— Stored data —
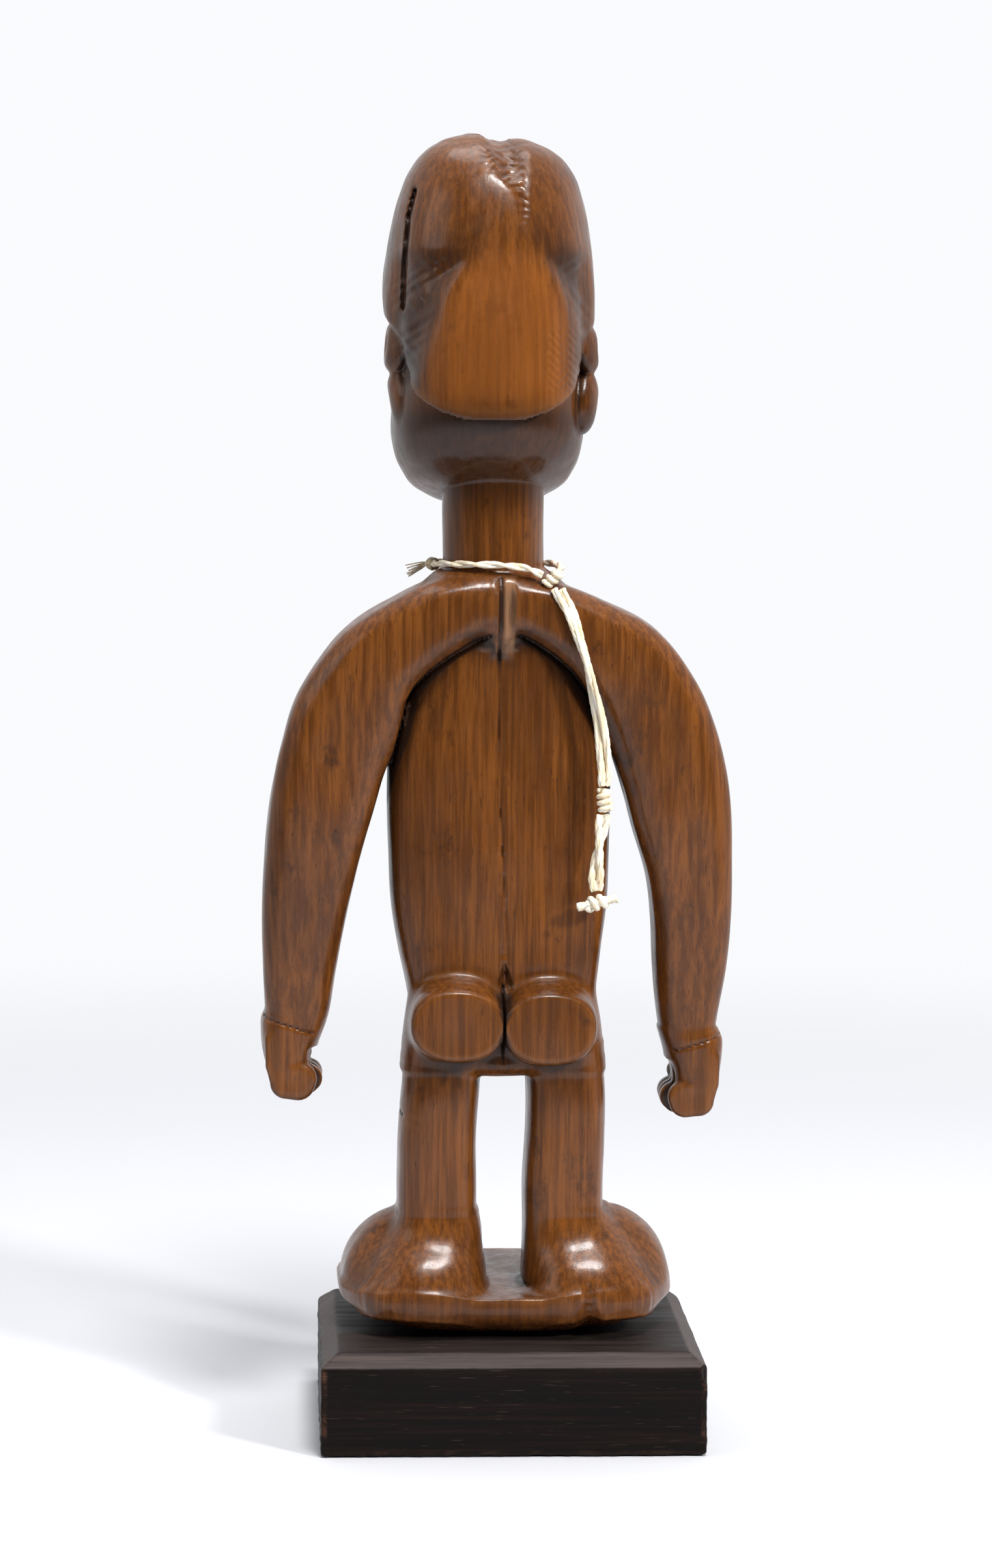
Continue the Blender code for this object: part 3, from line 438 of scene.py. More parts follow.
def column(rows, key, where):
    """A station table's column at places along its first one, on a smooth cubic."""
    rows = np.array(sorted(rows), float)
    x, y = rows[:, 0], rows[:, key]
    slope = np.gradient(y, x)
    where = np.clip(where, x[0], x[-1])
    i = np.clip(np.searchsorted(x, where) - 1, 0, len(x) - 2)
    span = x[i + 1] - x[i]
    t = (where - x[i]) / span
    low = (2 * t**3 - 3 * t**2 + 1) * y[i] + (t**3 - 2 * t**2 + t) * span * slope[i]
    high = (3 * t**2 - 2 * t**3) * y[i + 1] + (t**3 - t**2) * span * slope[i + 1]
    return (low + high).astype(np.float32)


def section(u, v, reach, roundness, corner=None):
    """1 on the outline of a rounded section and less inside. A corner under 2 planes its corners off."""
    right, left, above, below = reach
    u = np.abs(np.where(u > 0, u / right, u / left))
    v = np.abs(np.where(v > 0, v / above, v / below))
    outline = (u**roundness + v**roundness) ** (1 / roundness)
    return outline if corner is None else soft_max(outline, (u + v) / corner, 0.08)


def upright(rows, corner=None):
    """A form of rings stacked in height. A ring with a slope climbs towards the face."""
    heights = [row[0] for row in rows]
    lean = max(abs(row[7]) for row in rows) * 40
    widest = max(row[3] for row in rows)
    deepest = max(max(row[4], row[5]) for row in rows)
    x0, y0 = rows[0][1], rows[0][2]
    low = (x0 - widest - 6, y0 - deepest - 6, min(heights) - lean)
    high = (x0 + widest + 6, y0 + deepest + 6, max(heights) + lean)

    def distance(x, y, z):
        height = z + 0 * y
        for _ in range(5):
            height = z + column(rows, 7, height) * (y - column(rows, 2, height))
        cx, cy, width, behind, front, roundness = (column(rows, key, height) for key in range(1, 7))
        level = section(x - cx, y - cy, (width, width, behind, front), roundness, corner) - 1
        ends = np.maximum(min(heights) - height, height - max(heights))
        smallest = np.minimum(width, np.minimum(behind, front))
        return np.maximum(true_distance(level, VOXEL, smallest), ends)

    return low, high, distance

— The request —
Repeat every line of the data, exactly and in full.

— Result for this exercise —
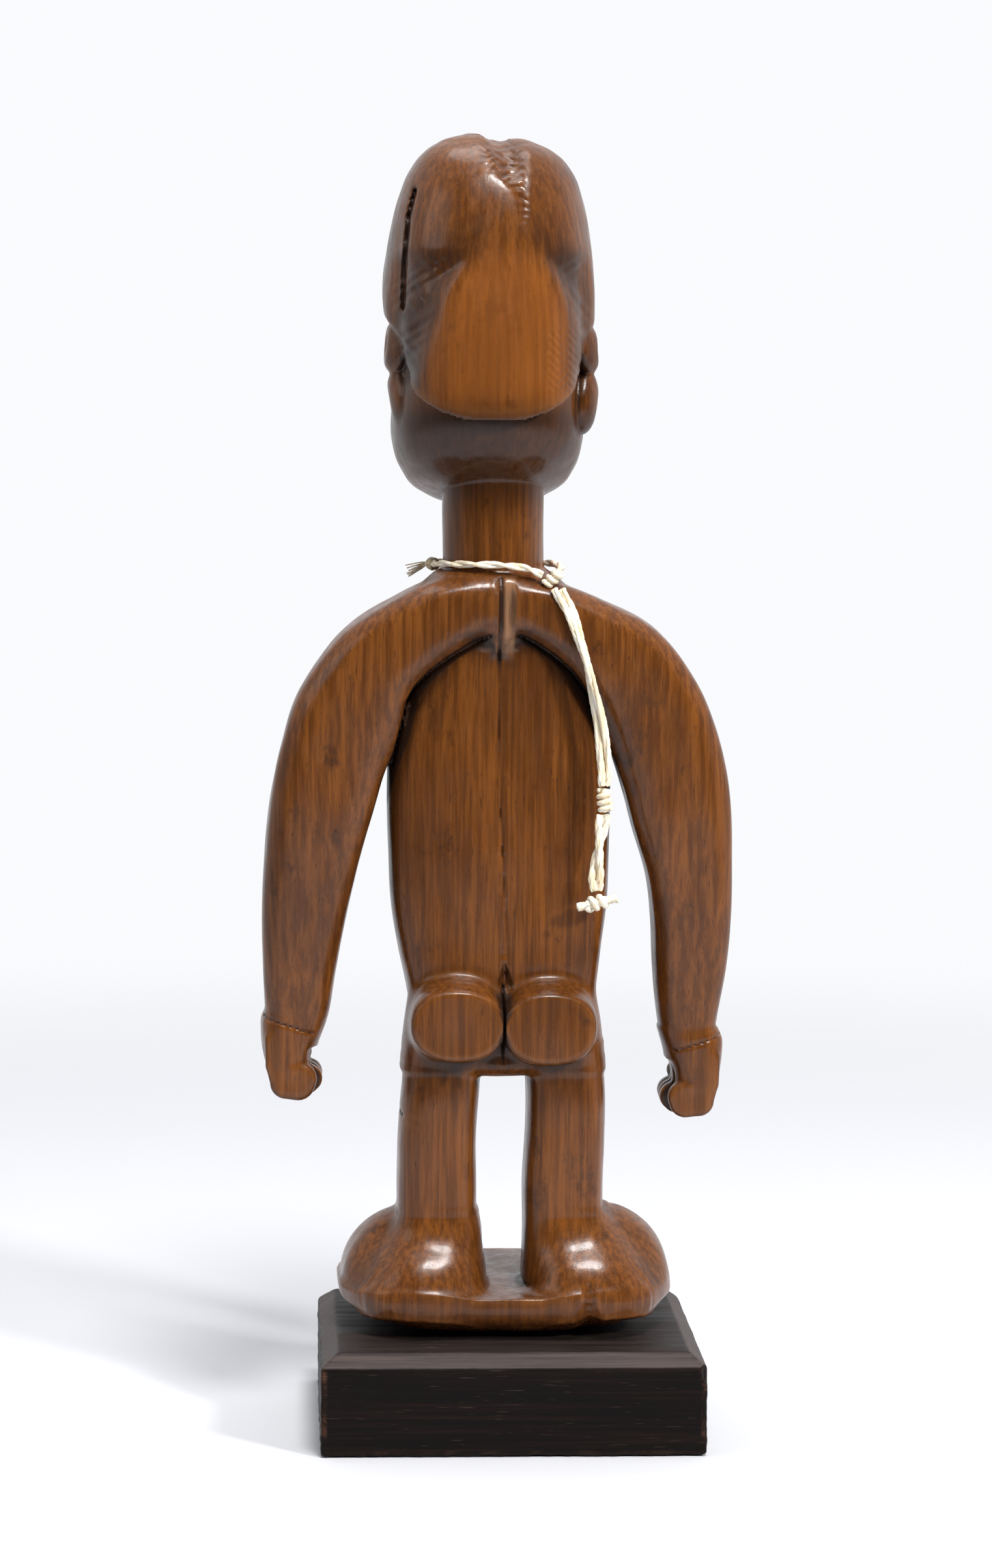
Continue the Blender code for this object: part 3, from line 438 of scene.py. More parts follow.
def column(rows, key, where):
    """A station table's column at places along its first one, on a smooth cubic."""
    rows = np.array(sorted(rows), float)
    x, y = rows[:, 0], rows[:, key]
    slope = np.gradient(y, x)
    where = np.clip(where, x[0], x[-1])
    i = np.clip(np.searchsorted(x, where) - 1, 0, len(x) - 2)
    span = x[i + 1] - x[i]
    t = (where - x[i]) / span
    low = (2 * t**3 - 3 * t**2 + 1) * y[i] + (t**3 - 2 * t**2 + t) * span * slope[i]
    high = (3 * t**2 - 2 * t**3) * y[i + 1] + (t**3 - t**2) * span * slope[i + 1]
    return (low + high).astype(np.float32)


def section(u, v, reach, roundness, corner=None):
    """1 on the outline of a rounded section and less inside. A corner under 2 planes its corners off."""
    right, left, above, below = reach
    u = np.abs(np.where(u > 0, u / right, u / left))
    v = np.abs(np.where(v > 0, v / above, v / below))
    outline = (u**roundness + v**roundness) ** (1 / roundness)
    return outline if corner is None else soft_max(outline, (u + v) / corner, 0.08)


def upright(rows, corner=None):
    """A form of rings stacked in height. A ring with a slope climbs towards the face."""
    heights = [row[0] for row in rows]
    lean = max(abs(row[7]) for row in rows) * 40
    widest = max(row[3] for row in rows)
    deepest = max(max(row[4], row[5]) for row in rows)
    x0, y0 = rows[0][1], rows[0][2]
    low = (x0 - widest - 6, y0 - deepest - 6, min(heights) - lean)
    high = (x0 + widest + 6, y0 + deepest + 6, max(heights) + lean)

    def distance(x, y, z):
        height = z + 0 * y
        for _ in range(5):
            height = z + column(rows, 7, height) * (y - column(rows, 2, height))
        cx, cy, width, behind, front, roundness = (column(rows, key, height) for key in range(1, 7))
        level = section(x - cx, y - cy, (width, width, behind, front), roundness, corner) - 1
        ends = np.maximum(min(heights) - height, height - max(heights))
        smallest = np.minimum(width, np.minimum(behind, front))
        return np.maximum(true_distance(level, VOXEL, smallest), ends)

    return low, high, distance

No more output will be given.